A team of Sweedish researchers says we treat our relationship with the planet like a social exchange — and that undermines our efforts to protect the environment.
We often blunder in our personal lives, but we can usually make amends. The planet doesn’t work like that, a new study says, but our brains are so deeply wired to navigate social relationships that it treats it the same way. This leads to the belief that ‘environmentally friendly’ or ‘green’ behavior can make-up for our carbon footprint — which is down-right not the case, the authors explain.
They propose that advertisers, government officials, and economic systems currently play on our innate ‘climate compensation’ psychology leading us to harm the environment even as we try to protect it. If we truly want to safeguard the environment and our place in it, they add, we need a paradigm shift.
“You can’t kiss and make up with the environment”
The team says that it’s practically impossible to measure how each of our actions impacts the environment. So we shorthand it to certain rules of thumb that, when followed, we perceive as reducing our environmental footprint. But, while the motivation behind them is definitely commendable, this rule of thumb approach simply doesn’t work.
Such innate, intuitive judgments are borne of the way our brains handle social interactions, they write, where a good decision can cancel out a faux pas. The environment, however, doesn’t work like that. In this arena, a ‘bad’ decision (i.e. consumption) causes permanent damage to the environment, but ‘good’ decisions (i.e. green options) are at best less harmful — not restorative.
“Reciprocity and balance in social relations have been fundamental to social cooperation, and thus to survival, so the human brain has become specialized through natural selection to compute and seek this balance. But when applied to climate change, this social give-and-take thinking leads to the misconception that ‘green’ choices can compensate for unsustainable ones,” says lead author Patrik Sörqvist, Professor of Environmental Psychology at the University of Gävle, Sweden.
“You can’t kiss and make up with the environment. Jetting to the Caribbean will make you a huge environmental burden, no matter how many meat free Mondays you have.”
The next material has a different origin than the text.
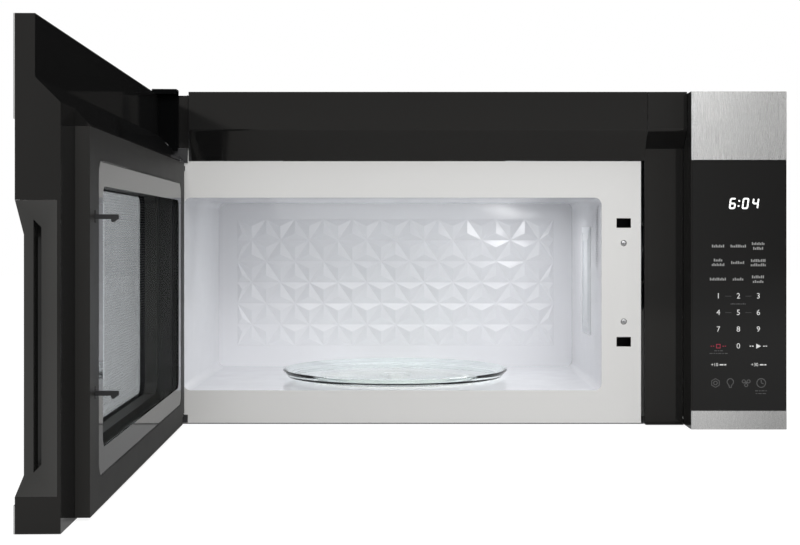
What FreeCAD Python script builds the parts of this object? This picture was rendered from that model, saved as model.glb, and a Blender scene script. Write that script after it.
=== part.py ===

The study cites past research which showed that climate compensation is wide-spread and pervasive. Sörqvist cites studies which found that people perceive the environmental impact of a shopping cart as staying the same — or even dropping — when items labeled as ‘eco-friendly’ are added to next to their conventional items. For example, people “intuitively” feel that the combination of a hamburger and an organic apple is less environmentally-taxing that the hamburger alone, or that the total emissions of a carpool stay constant when hybrid cars are added — note that it’s ‘added’, meaning the same number of conventional cars remain in use.
When spelled out like this, the inconsistencies are hard to miss. But in our day-to-day, Sörqvist explains, our brains pursue a wide range of these misguided quick fixes to address our eco-guilt.
People might purchase some extra groceries because they are ‘eco-labeled’; think that they can justify jetting abroad for vacation because they have been cycling to work; or take longer showers because they’ve reduced the water temperature. And companies — nations, even — claim to balance greenhouse gas emissions by planting trees or by paying for carbon offsets through the European Union Emission Trading Scheme.
“Meanwhile, the best thing for the environment would of course be for us to consume less overall,” he stresses.
The team says that stricter legislation regarding marketing ploys and obligatory carbon footprint estimates on products could help people avoid the environmental compensation pitfall. Consumers would benefit from immediate feedback on each product’s environmental impact — even something as simple as the accumulated carbon footprint of your shopping basket at check-out would help.
“Terms like ‘eco-friendly’ or ‘green’ encourage the view that objects, behaviors and decisions with these labels are ‘good’ rather than ‘less bad’ for the environment,” says co-author Dr Linda Langeborg, also of the University of Gävle.
“Calling a hamburger restaurant ‘100 % climate compensated’, for example, may deceive people into believing that eating dinner at that restaurant has no environmental burden.”
I actually quite like this study. It’s a fresh take on how each of goes about our own little climate-protection efforts, and how our inherent nature may shoot them in the foot. Hopefully, now that we know ourselves a little bit better, we’ll be more aware of these pitfalls — and avoid them.
The paper “Why People Harm the Environment Although They Try to Treat It Well: An Evolutionary-Cognitive Perspective on Climate Compensation” has been published in the journal Frontiers in Psychology.